Mr. Wallace said if the government wanted to reduce the cost of fuel for consumers, it could have given out discount coupons to those directly affected by the typhoons. As it is, he said, “those with S.U.V.’s are the ones that will benefit from the price controls, not the poor people.”
Except for Shell and Petron, which refine oil in the Philippines, all oil companies here import their finished products. Because the prices of these refined products are tied to world markets, the companies now might think twice about importing more, given the possibility of losses, said Benjamin Diokno, an economist and former budget secretary.
“The wisdom of E.O. 839 will come to its severest test once oil product supply is disrupted,” Mr. Diokno wrote in BusinessWorld, a Manila newspaper. “For the oil firms who were enticed by the downstream oil industry deregulation law, this recent E.O. is a nightmare.”
The oil companies have complied with the order, and rolled back prices. But they warned that the order might have grave consequences, among them “supply disruptions and negative impact on the investment climate in our country,” according to Roberto Kanapi, a Shell spokesman.
Even now, just days after the order was announced, the oil companies are saying that their losses stemming from the directive will be large, with Petron alone estimating a 1.5 billion-peso loss in the fourth quarter. The government has not indicated when it might lift the executive order.
Oil consumers, meanwhile, have welcomed the decree. Raul Concepcion, a Filipino industrialist who heads the nonprofit Consumer and Oil Price Watch, said the oil companies had it coming. The companies’ “predatory pricing” in the years since the Oil Deregulation Law was passed created the conditions that prompted the reimposition of price controls, he said.
“If there was total transparency in the pricing of oil products, then the oil companies would not be suspected of predatory pricing,” Mr. Concepcion said. Ralph Recto, Ms. Arroyo’s economic planning secretary, had accused the oil companies of overpricing by as much as 8 pesos per liter of gasoline, a charge the companies denied.

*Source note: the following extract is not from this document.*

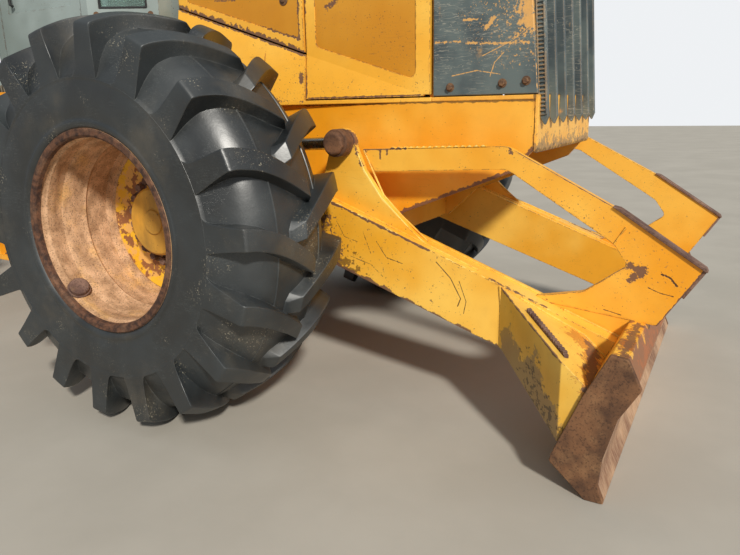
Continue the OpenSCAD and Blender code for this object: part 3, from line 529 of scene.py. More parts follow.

The companies have insisted, now and in the past, that their prices are dictated by the market. None have been prosecuted for predatory pricing, despite allegations from groups including Mr. Concepcion’s. But because prices at the pump tend to move all at once, and because the companies have refused to open their books to scrutiny, suspicion has grown among the public.
Some people are urging the government to expand the price freezes nationwide. “Why impose the price controls only in Luzon? The other islands should also be covered, especially because the price of oil in the Visayas and Mindanao are 5 to 7 pesos more expensive compared to Luzon,” said George San Mateo, secretary general of Piston, the country’s largest group of public-transport operators and drivers. Visayas and Mindanao are the two other main island groups in the archipelago.

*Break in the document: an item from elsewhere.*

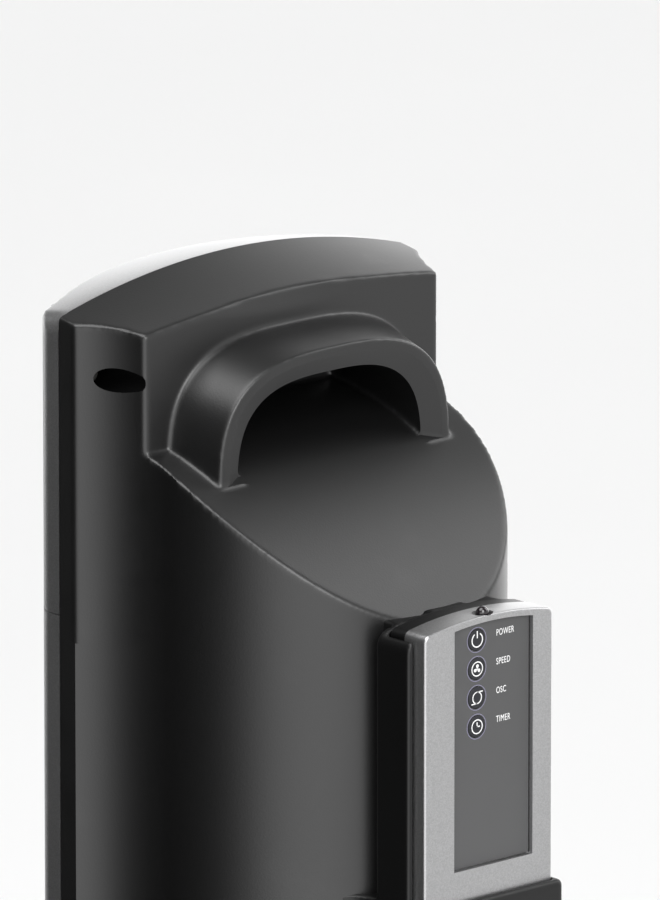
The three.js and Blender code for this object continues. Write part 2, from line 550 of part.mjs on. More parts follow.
function makeRemoteFront() {
  let body = solid(prismY(remoteFace(0), SPLIT_Y, REMOTE_FACE_Y));
  body = body.subtract(solid(prismY(remoteFace(REMOTE_WALL), SPLIT_Y - 1, PANEL_FLOOR_Y - 1.2 - REMOTE_WALL)));
  body = body.subtract(panelBlock(0, PANEL_FLOOR_Y - 0.9, REMOTE_FACE_Y + 2));
  KEY_NAMES.forEach((_, i) => {
    body = body.subtract(solid(cylinderY(REMOTE_KEY_R + GAP, SPLIT_Y - 2, REMOTE_FACE_Y, REMOTE_KEY_X, keyZ(i))));
  });
  return body.subtract(solid(cylinder(IR_R + GAP, REMOTE_TOP - 2.35, REMOTE_TOP + 4, 0, IR_Y, 16)));
}
function makeRemoteLabel() {
  let label = panelBlock(-GAP, PANEL_FLOOR_Y - 0.6, PANEL_FLOOR_Y);
  KEY_NAMES.forEach((_, i) => {
    label = label.subtract(solid(cylinderY(REMOTE_KEY_R + GAP, 0, 100, REMOTE_KEY_X, keyZ(i))));
  });
  return label;
}
const COVER_HALF_W = 20;
const COVER_Z = [REMOTE_BOTTOM + 10, REMOTE_BOTTOM + 62];
const coverBlock = (grow, y0, y1) =>
  solid(box(-COVER_HALF_W - grow, COVER_HALF_W + grow, y0, y1, COVER_Z[0] - grow, COVER_Z[1] + grow));
const makeRemoteBack = () => solid(prismY(remoteFace(0.2), REMOTE_BACK_Y, SPLIT_Y - GAP))
  .subtract(solid(prismY(remoteFace(0.2 + REMOTE_WALL), REMOTE_BACK_Y + REMOTE_WALL, SPLIT_Y)))
  .subtract(coverBlock(0, 0, REMOTE_BACK_Y + 4));
const makeBatteryCover = () => coverBlock(-GAP, REMOTE_BACK_Y, REMOTE_BACK_Y + REMOTE_WALL);
const BATTERY_R = 5.2;
const BOARD_Y = SPLIT_Y + 1.4;

// the cup's plan: side walls, hollow blends and the part hidden behind the round body
const POD_HALF_W = REMOTE_HALF_W + GAP + RAIL_T;
function podPlan() {
  const blendX = POD_HALF_W + POD_BLEND;
  const blendY = Math.sqrt((BODY_R + GAP + POD_BLEND) ** 2 - blendX ** 2);
  const turn = Math.acos(blendX / (BODY_R + GAP + POD_BLEND)) / DEG;
  const half = [...arc(blendX, blendY, POD_BLEND, 180 + turn, 180, 6), point(POD_HALF_W, RAIL_FRONT_Y - 1),
    point(POD_HALF_W - 1, RAIL_FRONT_Y)];
  return [point(half[0].x, half[0].y - 6), ...half, ...mirrored(half), point(-half[0].x, half[0].y - 6)];
}
const POD_BOTTOM = REMOTE_BOTTOM - GAP - RAIL_T;
const LIP_Y = REMOTE_FACE_Y + GAP;
// a cup that holds the remote's foot, and a narrower spine behind it with a spring latch at the top
function makePod() {
  const cupTop = REMOTE_BOTTOM + LIP_H;
  const backY = REMOTE_BACK_Y - GAP;
  const x = REMOTE_HALF_W + GAP;
  const cup = solid(prism(podPlan(), POD_BOTTOM, cupTop));
  const lip = solid(box(-POD_HALF_W, POD_HALF_W, 80, LIP_Y + RAIL_T, POD_BOTTOM, cupTop));
  const spine = solid(box(-SPINE_HALF_W, SPINE_HALF_W, 40, backY, POD_BOTTOM, REMOTE_TOP - SPINE_DROP));
  const latch = solid(box(-LATCH_HALF_W, LATCH_HALF_W, 60, backY, REMOTE_TOP - 20, REMOTE_TOP + LATCH_RISE));
  const pocket = solid(box(-x, x, backY, LIP_Y, REMOTE_BOTTOM - GAP, ABOVE))
    .add(solid(box(-x, x, 80, 200, cupTop - 0.1, ABOVE)));
  return cup.add(lip).add(spine).add(latch).subtract(pocket)
    .subtract(solid(cylinder(BODY_R + GAP, 0, ABOVE, 0, 0, 112)));
}

// ---- materials and assembly ----
const plastic = (color, roughness = 0.5, metalness = 0) =>
  new THREE.MeshStandardMaterial({ color, roughness, metalness });
const black = plastic(0x17181a, 0.45);
const darkGrey = plastic(0x2a2b2e, 0.5);
const silver = plastic(0xb4b6b9, 0.38, 0.55);
const steel = plastic(0x9b9da0, 0.35, 0.9);
const rubber = plastic(0x111111, 0.85);
const white = plastic(0xe6e4dd, 0.5);
const green = plastic(0x1d5a37, 0.55);
const smoked = plastic(0x0b0b0d, 0.12);
const copper = plastic(0x8a8d90, 0.4, 0.8);

const CAPACITOR_BACK_Y = BODY_R - WALL - 9;

const group = new THREE.Group();
function add(name, body, material) {
  const geometry = body.isBufferGeometry ? geometryOf(solid(body)) : geometryOf(body);
  const mesh = new THREE.Mesh(geometry, material);
  mesh.name = name;
  group.add(mesh);
}

add('base_cover', makeBaseCover(), black);
add('base_plate', cylinder(BASE_R - BASE_WALL - 10, PLATE_Z, PLATE_Z + PLATE_T, 0, 0, 64), darkGrey);
add('ballast_weight', tube(OSC_R + CRANK_OFFSET + 10, BASE_R - 20, BALLAST_Z, BALLAST_Z + 7, 48), steel);
for (let i = 0; i < 4; i++) {
  const [x, y] = footAt(i);
  add(`foot_${i + 1}`, cylinder(FOOT_R, 0, FOOT_H, x, y, 20), rubber);
}
add('cord_gland', makeGland(), rubber);
add('slide_ring', tube(NECK_HOLE_R + 3, BOSS_R - 4, BOSS_TOP + GAP, BOSS_TOP + GAP + RING_H, 48), white);
add('swivel_motor', makeOscMotor(), steel);
add('swivel_crank', makeCrank(), white);
add('turntable', makeTable(), black);
add('swivel_yoke', makeYoke(), darkGrey);
add('tower_floor', makeFloor(), darkGrey);
add('motor_bulkhead', makeBulkhead(), darkGrey);
add('fan_motor', makeMotor(), steel);
add('motor_capacitor', box(-14, 14, CAPACITOR_BACK_Y - 14, CAPACITOR_BACK_Y, TOWER_Z + 5, TOWER_Z + 25), darkGrey);
add('motor_shaft', cylinder(SHAFT_R, SHAFT_BOTTOM, SHAFT_TOP, 0, 0, 20), steel);
add('blower_wheel', makeWheel(), darkGrey);
add('bearing_spider', makeSpider(), darkGrey);
add('bearing_bush', tube(SHAFT_R + GAP, BUSH_R, SPIDER_Z + 1, SPIDER_Z + 11, 24), copper);
add('scroll_duct', makeScroll(), darkGrey);
add('cutoff_tongue', makeTongue(), darkGrey);
add('rear_shell', makeRearShell(), black);
add('rear_grille', makeRearGrille(), black);
add('front_head', makeFrontHead(), silver);
add('front_frame', makeFrontFrame(), silver);
add('front_grille', makeFrontGrille(), darkGrey);
add('display_lens', makeLens(), smoked);
add('control_board', box(-54, 54, SIDE_Y - 3.6, SIDE_Y - 2, SEAM_Z - 78, SEAM_Z - 8), green);
add('ir_receiver', box(-4, 4, SIDE_Y - 11, SIDE_Y - 4, LENS_Z[0] + 4, LENS_Z[0] + 12), smoked);

HEAD_KEY_NAMES.forEach((name, i) => {
  const x = headKeyX[i];
  const key = cylinderY(HEAD_KEY_R, frontSurfaceY(x) - HEAD_KEY_OUT, SIDE_Y - 8, x, HEAD_KEY_Z, 24);
  add(`head_button_${name}`, key, darkGrey);
});

[['right', SCREW_X], ['left', -SCREW_X]].forEach(([side, x]) => {
  [['top', SCREW_Z[0]], ['bottom', SCREW_Z[1]]].forEach(([place, z]) => {
    const head = solid(cylinderY(SCREW_HEAD_R, SEAM_Y + 5 + GAP, SEAM_Y + 5 + GAP + SCREW_HEAD_H, x, z, 16));
    const shank = solid(cylinderY(SCREW_R, SIDE_Y - 1.5, SEAM_Y + 6, x, z, 12));
    add(`shell_screw_${place}_${side}`, head.add(shank), steel);
  });
});

add('remote_pod', makePod(), black);
add('remote_front', makeRemoteFront(), silver);
add('remote_back', makeRemoteBack(), black);
add('remote_label', makeRemoteLabel(), darkGrey);
add('remote_battery_cover', makeBatteryCover(), black);
add('remote_board', box(-26, 26, BOARD_Y, BOARD_Y + 1.2, REMOTE_BOTTOM + 64, REMOTE_TOP - 9), green);
for (const [i, x] of [-7, 7].entries()) {
  const cell = cylinder(BATTERY_R, REMOTE_BOTTOM + 12, REMOTE_BOTTOM + 56, x, (REMOTE_BACK_Y + SPLIT_Y) / 2 + 3.2, 20);
  add(`remote_battery_${i + 1}`, cell, copper);
}
add('remote_ir_lens', solid(cylinder(IR_R, REMOTE_TOP - 2, REMOTE_TOP + 0.8, 0, IR_Y, 12))
  .add(solid(new THREE.SphereGeometry(IR_R, 12, 8).translate(0, IR_Y, REMOTE_TOP + 0.6))), smoked);
KEY_NAMES.forEach((name, i) => {
  const key = cylinderY(REMOTE_KEY_R, BOARD_Y + 3, REMOTE_FACE_Y - 0.6, REMOTE_KEY_X, keyZ(i));
  add(`remote_button_${name}`, key, darkGrey);
});

export default group;
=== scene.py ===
import math

import bmesh
import bpy
from bpy.props import FloatProperty, PointerProperty
from bpy.types import Operator, Panel, PropertyGroup
from mathutils import Matrix, Vector


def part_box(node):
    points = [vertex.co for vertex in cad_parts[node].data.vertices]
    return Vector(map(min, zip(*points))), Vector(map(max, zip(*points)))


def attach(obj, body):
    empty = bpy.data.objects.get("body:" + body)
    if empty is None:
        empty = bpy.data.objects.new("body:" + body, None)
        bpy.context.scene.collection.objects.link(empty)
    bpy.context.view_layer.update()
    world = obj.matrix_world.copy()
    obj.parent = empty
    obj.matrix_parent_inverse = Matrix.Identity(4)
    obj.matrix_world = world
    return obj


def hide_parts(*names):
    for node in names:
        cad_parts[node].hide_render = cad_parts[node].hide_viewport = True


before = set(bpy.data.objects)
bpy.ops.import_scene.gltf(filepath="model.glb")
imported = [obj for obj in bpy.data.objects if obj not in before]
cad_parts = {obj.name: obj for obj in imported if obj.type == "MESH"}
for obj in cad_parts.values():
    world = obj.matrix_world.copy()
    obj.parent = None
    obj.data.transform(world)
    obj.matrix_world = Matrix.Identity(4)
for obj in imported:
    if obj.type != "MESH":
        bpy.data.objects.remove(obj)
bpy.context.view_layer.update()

bl_info = {
    "name": "Tower fan",
    "version": (1, 0, 0),
    "blender": (4, 5, 0),
    "location": "3D View > Sidebar > Tower fan",
    "description": "Builds the shells, grilles, remote control and base of a tower fan around its frame",
    "category": "Object",
}

SHELL_LOW, SHELL_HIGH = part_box("rear_shell")
FRONT_LOW, FRONT_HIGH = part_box("front_frame")
HEAD_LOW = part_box("front_head")[0]
BASE_LOW, BASE_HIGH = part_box("base_cover")
REMOTE_LOW, REMOTE_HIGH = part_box("remote_front")
BACK_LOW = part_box("remote_back")[0]
POD_LOW, POD_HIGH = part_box("remote_pod")
GRILLE_LOW, GRILLE_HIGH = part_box("rear_grille")
OUTLET_LOW, OUTLET_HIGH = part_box("front_grille")
MM = 0.001
CROWN = 12 * MM
SEAM_Z = SHELL_HIGH.z - CROWN
SEAM_Y = SHELL_LOW.y
HALF_W = SHELL_HIGH.x
BODY_R = SHELL_HIGH.y
COVE_END_Y = -34.8 * MM
COVE_R = ((HALF_W - BODY_R) ** 2 + COVE_END_Y ** 2) / (2 * (HALF_W - BODY_R))
WALL = 2.6 * MM
PANEL_Y = -10.9 * MM
GAP = 0.35 * MM
FAR = 200 * MM


# ---- building helpers ----
def key_at(node):
    """Middle of a CAD node's box."""
    low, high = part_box(node)
    return (low + high) / 2


class Wire:
    """A flat outline drawn with straight runs and arcs, then filled and pulled into a body."""

    def __init__(self, x, y):
        self.bm = bmesh.new()
        self.first = self.last = self.bm.verts.new((x, y, 0))

    def line(self, x, y):
        new = self.bm.verts.new((x, y, 0))
        self.bm.edges.new((self.last, new))
        self.last = new
        return self

    def arc(self, x, y, degrees, steps):
        made = bmesh.ops.spin(self.bm, geom=[self.last], cent=(x, y, 0), axis=(0, 0, 1),
                              angle=math.radians(degrees), steps=steps, use_duplicate=False)
        self.last = [v for v in made["geom_last"] if isinstance(v, bmesh.types.BMVert)][0]
        return self

    def mirror(self):
        """Doubles the half outline across the plane X = 0."""
        bm = self.bm
        bmesh.ops.mirror(bm, geom=bm.verts[:] + bm.edges[:], matrix=Matrix(), merge_dist=0.01 * MM, axis="X")
        return self

    def fill(self):
        bm = self.bm
        bmesh.ops.remove_doubles(bm, verts=bm.verts, dist=0.005 * MM)
        bm.verts.ensure_lookup_table()
        ends = [v for v in bm.verts if len(v.link_edges) == 1]
        if len(ends) == 2:
            bm.edges.new(ends)
        bmesh.ops.contextual_create(bm, geom=bm.edges[:])
        return bm

    def raised(self, low, high):
        """The outline as a plan, from height low to height high."""
        bm = self.fill()
        pull(bm, (0, 0, high - low))
        bmesh.ops.translate(bm, verts=bm.verts, vec=(0, 0, low))
        return bm

    def carried(self, near, far):
        """The outline as a front view in X and Z, from Y = near to Y = far."""
        bm = self.fill()
        pull(bm, (0, 0, far - near))
        bmesh.ops.rotate(bm, verts=bm.verts, matrix=Matrix.Rotation(math.radians(90), 3, "X"))
        bmesh.ops.translate(bm, verts=bm.verts, vec=(0, far, 0))
        return bm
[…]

Mr. San Mateo said he was worried that the oil companies would try to offset their losses in Luzon by overpricing in other areas — a concern shared by Mr. Recto, who recently resigned as Ms. Arroyo’s economic adviser. He said the order would “penalize” consumers in other places.
The executive order may have helped shift the political atmosphere and opened up new opportunities for opponents of deregulation. Already, there are resolutions pending in Congress seeking to repeal the 1998 law.

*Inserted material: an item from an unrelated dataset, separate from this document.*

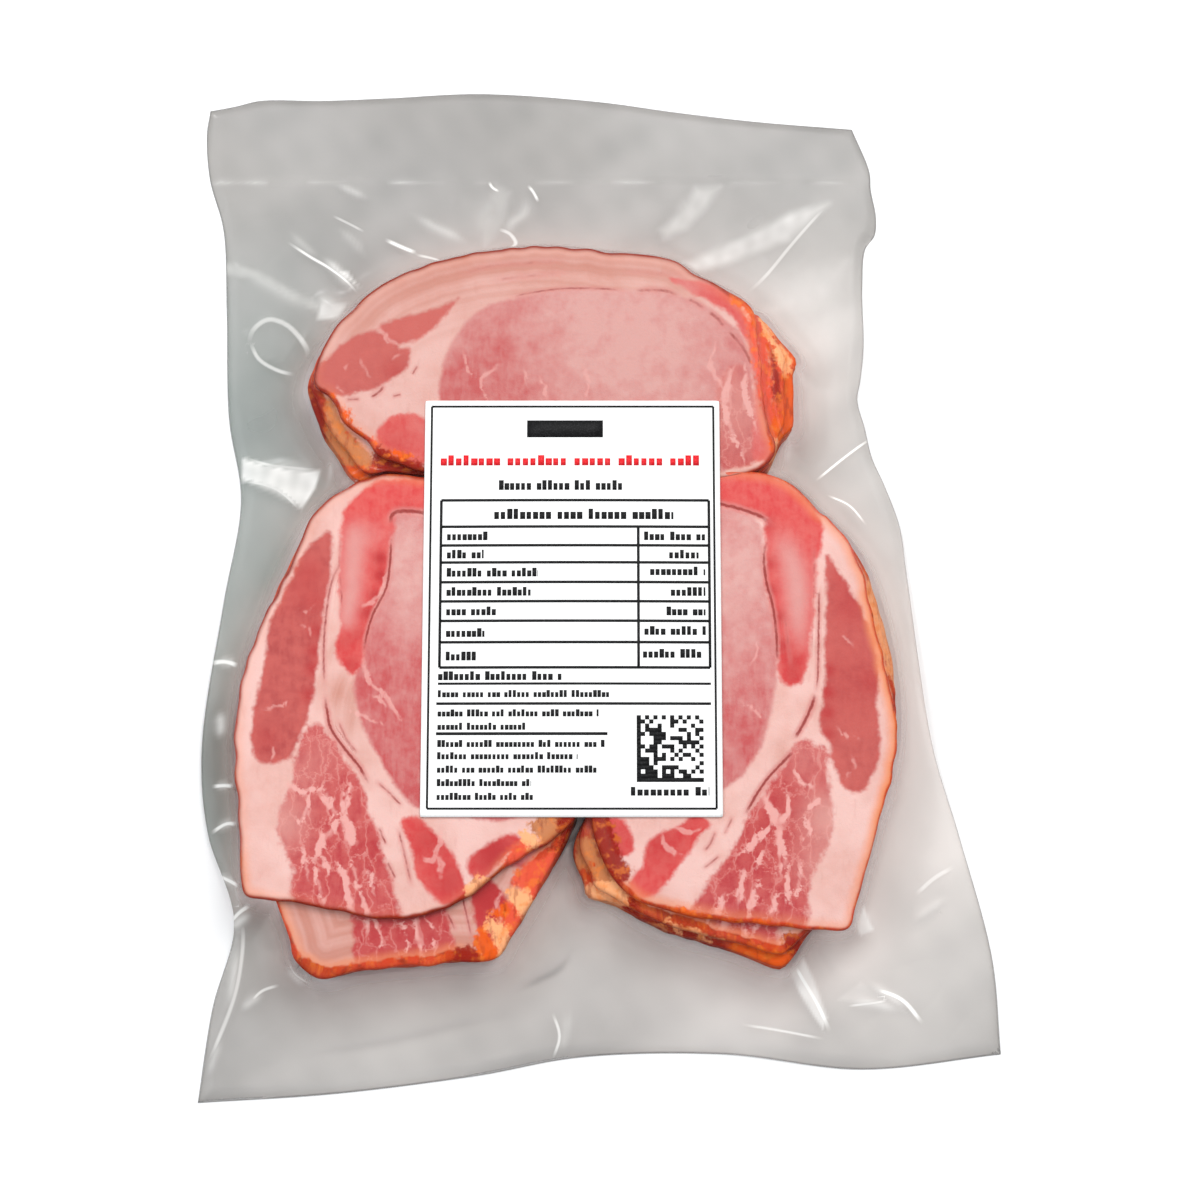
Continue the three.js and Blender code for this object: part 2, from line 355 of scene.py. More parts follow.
def make_piece(name: str, vertices: Array, quads: Array, triangles: Array, fields: Fields,
               material: Material) -> Piece:
    """A new object at the origin, from arrays.

    Args:
        name: the piece's name.
        vertices: the vertices in metres, one row each.
        quads: four vertex numbers a row.
        triangles: three vertex numbers a row.
        fields: values at the vertices, stored as attributes by name.
        material: its material.

    Returns:
        The object, smooth shaded.
    """
    mesh = bpy.data.meshes.new(name)
    corners = np.concatenate([quads.ravel(), triangles.ravel()]).astype(np.int32)
    starts = np.concatenate([np.arange(len(quads)) * 4, quads.size + np.arange(len(triangles)) * 3]).astype(np.int32)
    mesh.vertices.add(len(vertices))
    mesh.vertices.foreach_set("co", vertices.astype(np.float32).ravel())
    mesh.loops.add(len(corners))
    mesh.loops.foreach_set("vertex_index", corners)
    mesh.polygons.add(len(starts))
    mesh.polygons.foreach_set("loop_start", starts)
    mesh.polygons.foreach_set("use_smooth", np.ones(len(starts), bool))
    mesh.update(calc_edges=True)
    mesh.validate()
    for field_name, values in fields.items():
        attribute = mesh.attributes.new(field_name, "FLOAT", "POINT")
        attribute.data.foreach_set("value", values.astype(np.float32).ravel())
    piece = bpy.data.objects.new(name, mesh)
    bpy.context.scene.collection.objects.link(piece)
    mesh.materials.append(material)
    return piece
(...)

Satur Ocampo, a congressman, said the law “is a mistake and a burden to poor Filipinos.” It has made the oil companies abusive, he said.
“Even without the administration admitting it, and despite its adherence to deregulation, the recent price hikes have shown that the deregulation policy is a failure,” said Renato Reyes Jr., secretary general of the New Patriotic Alliance, an umbrella group of grass-roots organizations that has pushed for the repeal. “An alternative to deregulation is now in order,” he said.